I climbed into James’ lap and I cried on his t-shirt for a while and I didn’t understand it or rather, I didn’t know how to vocalise it, or if I could vocalise it, or if I even wanted to. Because my father isn’t a part of my life and that has been a blessing not a loss. Eventually I said that I’d felt my father. I realise in retrospect that I hadn’t felt my father in my friend, but I’d been reminded of everything I had never had from a father, and to have it then, for one moment, was too overwhelming for me to explain. Even this explanation falls far from being a clarified, comprehensible explanation.
But how can you explain a feeling you have for a moment that you have never had before, and cannot compare to any other feeling or thought or event; something that is so new that you don’t have the language to give it an explanation, as you’ve never needed to use that language before.
How does one describe a feeling like that? Poetry can’t even do it for me and I can’t write the words that make sense of it because they never make sense. I will give up trying to explain it. I just will always remember it, and try to keep reassuring myself I am not damaged by this chasm being there, that I have and always have had enough. Because I do believe that. I just for a moment saw the other side of that.

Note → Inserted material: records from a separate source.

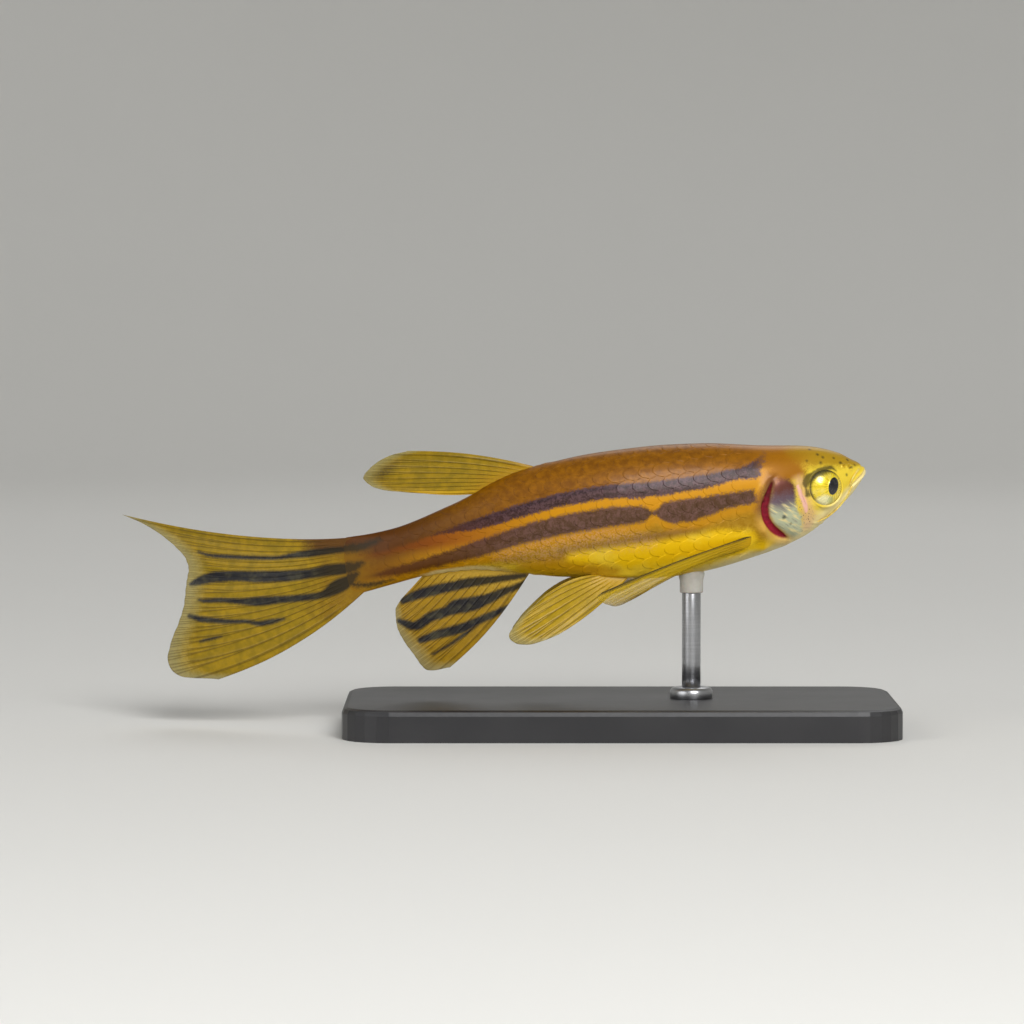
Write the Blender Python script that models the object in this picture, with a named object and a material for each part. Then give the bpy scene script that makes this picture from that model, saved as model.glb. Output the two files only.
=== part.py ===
"""A life-size still model of a zebra danio swimming head up on a plain display stand.

Sizes are in millimetres until the last step, which writes metres. The fish is drawn straight first:
s runs back from the tip of the snout, w out to the fish's right and h up from the body's midline.
The pose then bends that midline, so the fish heads along +X with +Z up and its right side towards -Y.
"""

import math

import bmesh
import bpy
import numpy as np
from mathutils import Matrix, Vector

MM = 0.001
GAP = 0.3

# Driving sizes of the body, from the tip of the snout
BODY_LENGTH = 34.0
VENT = 22.0
SNOUT_ROUNDING = 0.45
HEIGHT_ABOVE = ((0, 0.42), (0.8, 0.95), (1.5, 1.48), (3.4, 2.28), (6.3, 2.87), (10.4, 3.7), (14, 4.02),
                (17, 4.08), (21.8, 3.72), (26.5, 2.6), (30.6, 1.98), (34, 1.92))
DEPTH_BELOW = ((0, 0.32), (1.2, 1.42), (3.4, 2.8), (4.9, 3.46), (7.6, 4.02), (12.4, 4.5), (15, 4.4),
               (18, 3.86), (21, 3.32), (23.5, 2.5), (26.5, 1.68), (29, 1.46), (34, 1.78))
HALF_WIDTH = ((0, 0.62), (1, 1.12), (2, 1.5), (3, 1.78), (4.5, 2.08), (6.4, 2.36), (8, 2.42), (12, 2.55),
              (16, 2.44), (20, 2.04), (24, 1.5), (28, 0.98), (31, 0.7), (34, 0.42))
BACK_BLUNTNESS = ((0, 0.85), (3, 0.72), (8, 0.84), (20, 0.92), (34, 0.95))
BELLY_BLUNTNESS = ((0, 0.95), (4, 1.02), (10, 0.88), (16, 0.92), (22, 1.1), (34, 0.95))

# The pose: how far the midline points up, and away to the fish's left, in degrees at each length
PITCH = ((0, 11), (7, 9.8), (13, 8), (18, 8.5), (24, 13), (29, 13.5), (34, 8), (38, 4), (50, 2))
YAW = ((0, 15), (8, 11), (16, 5), (24, -2), (30, -6), (34, -9), (40, -14), (50, -20))
MIDLINE_END = 52.0
MIDLINE_STEP = 0.05
SNOUT_AT = (15.6, 2.45, 16.4)

# Around the body
AROUND = 28
HEAD_RINGS = 19
TORSO_RINGS = 17
TAIL_RINGS = 11

# The head ends at the nape, behind the gill covers and under the throat
NAPE = 6.3
GILL_EDGE = 7.15
THROAT = 5.7
GILL_EDGE_FULLNESS = (1.4, 0.7)

# Gill covers: a rounded plate set into each cheek, by length and by degrees down from the back
COVER_CENTRE = (6.06, 111.0)
COVER_REACH = (0.88, 41.0)
COVER_SQUARENESS = 2.5
COVER_THICKNESS = 0.55
COVER_BULGE = 0.1
COVER_GROWTH_DEGREES = 7.0
HOLLOW_PAST_HEAD = 1.6
COVER_RINGS = 4
COVER_AROUND = 26

# Eyes
EYE_AT = (3.24, -0.42)
EYE_RADIUS = 1.15
EYE_HALF_DEPTH = 0.68
EYE_STANDS_PROUD = 0.2
EYE_TURNED_FORWARD = 8.0

# Mouth, nostrils and barbels
MOUTH_LENGTH = 1.35
MOUTH_START = 0.06
MOUTH_SLOPE = 0.6
LIP_RADIUS = 0.17
LIP_SPREAD = 0.17
MOUTH_GROOVE = 0.09
NOSTRILS = ((1.26, 0.5, 0.2), (1.64, 0.66, 0.16))
NOSTRIL_RIM = 0.09
LIP_BARBEL = ((0.62, 0.22), (0.9, 0.05), (1.25, -0.25), (1.56, -0.62))
JAW_BARBEL = ((1.28, -0.72), (1.75, -1.35), (2.4, -1.95), (3.2, -2.35), (4.0, -2.5))
BARBEL_RADIUS = 0.13

# Fins: membrane and ray sizes, then each fin's root and margin
MEMBRANE = 0.5
RAY_HEIGHT = 0.12
RAY_HEIGHT_LEFT = 0.65
MARGIN_THICKNESS = 0.26
MARGIN_TAPER = 0.18

DORSAL_RAYS = 9
DORSAL_ROOT = (20.3, 24.2)
DORSAL_MARGIN = ((0, 28.6, 6.62), (0.12, 29.9, 6.42), (0.3, 31.0, 6.0), (0.5, 31.65, 5.45),
                 (0.66, 31.3, 4.95), (0.82, 30.5, 4.5), (1, 28.8, 3.98))
DORSAL_BOW = (0.34, -0.16)
DORSAL_SWAY = 0.7

ANAL_RAYS = 13
ANAL_ROOT = (22.3, 28.8)
ANAL_MARGIN = ((0, 29.3, -7.64), (0.1, 30.4, -7.3), (0.3, 30.9, -6.2), (0.5, 31.3, -5.2),
               (0.7, 31.52, -4.1), (0.86, 31.42, -3.2), (1, 31.0, -2.6))
ANAL_BOW = (-0.5, 0.0)
ANAL_SWAY = -0.5

CAUDAL_RAYS = 18
CAUDAL_ROOT_HEIGHTS = (1.76, -1.7)
CAUDAL_ROOT_CURVE = 0.55
CAUDAL_MARGIN = ((0, 50.2, 4.05), (0.04, 48.9, 3.6), (0.1, 47.3, 2.85), (0.18, 45.9, 1.95), (0.28, 45.0, 1.15),
                 (0.4, 44.6, 0.3), (0.5, 44.65, -0.5), (0.6, 44.8, -1.6), (0.7, 45.25, -2.8), (0.8, 45.95, -4.1),
                 (0.88, 46.3, -5.3), (0.95, 45.6, -6.4), (1, 43.6, -6.8))
CAUDAL_BOW = (-0.35, -0.68)
CAUDAL_LOBE_LEAN = 2.9
CAUDAL_LOBE_CURL = 0.7

PELVIC_RAYS = 7
PELVIC_ROOT = ((16.1, -3.95), (17.7, -3.62))
PELVIC_MARGIN = ((0, 21.7, 1.95, -6.9), (0.2, 23.3, 2.15, -7.05), (0.4, 24.35, 2.3, -6.75),
                 (0.55, 24.65, 2.35, -6.25), (0.75, 23.95, 2.2, -5.5), (1, 22.0, 1.75, -4.3))
PELVIC_BOW = (-0.36, -0.05)

PECTORAL_RAYS = 8
PECTORAL_ROOT = ((7.7, -2.4), (7.8, -3.4))
PECTORAL_MARGIN = ((0, 18.84, 5.4, -4.51), (0.25, 18.42, 5.15, -5.0), (0.5, 17.5, 4.5, -5.42),
                   (0.75, 16.5, 3.75, -5.2), (1, 15.4, 3.05, -4.7))
PECTORAL_BOW = (0.25, 0.5)

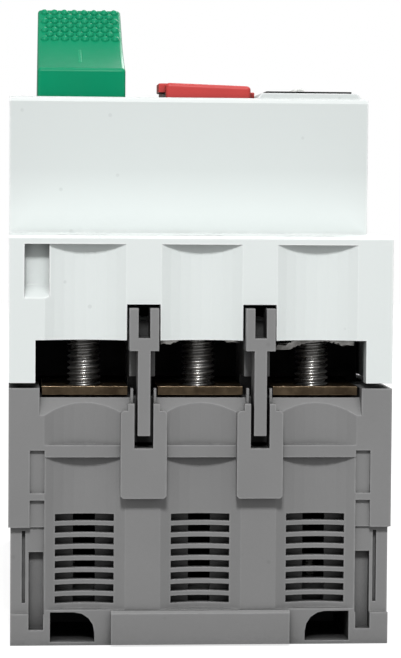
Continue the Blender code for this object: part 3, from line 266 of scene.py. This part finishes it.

I’m going to call my friend today to ask him to be my counter-signatory for my passport application. He’d be very happy to do that, I think, and when I get my passport he’s taking me to Ireland where my family live. He says that I put his family back together. Though his mother is still distant, I found her and was there during their first conversation in years. I communicate with her through emails and ask about her life. He is afraid, I think, and has every reason to be. I will protect him from any more disappointments as far as I can. He says that among his family in Ireland I am famous. I tell him often that to be famous is my worst nightmare (or one of my many terrible nightmares), but I know he needs me there to reunite with them, and I am happy to be there for him when it happens.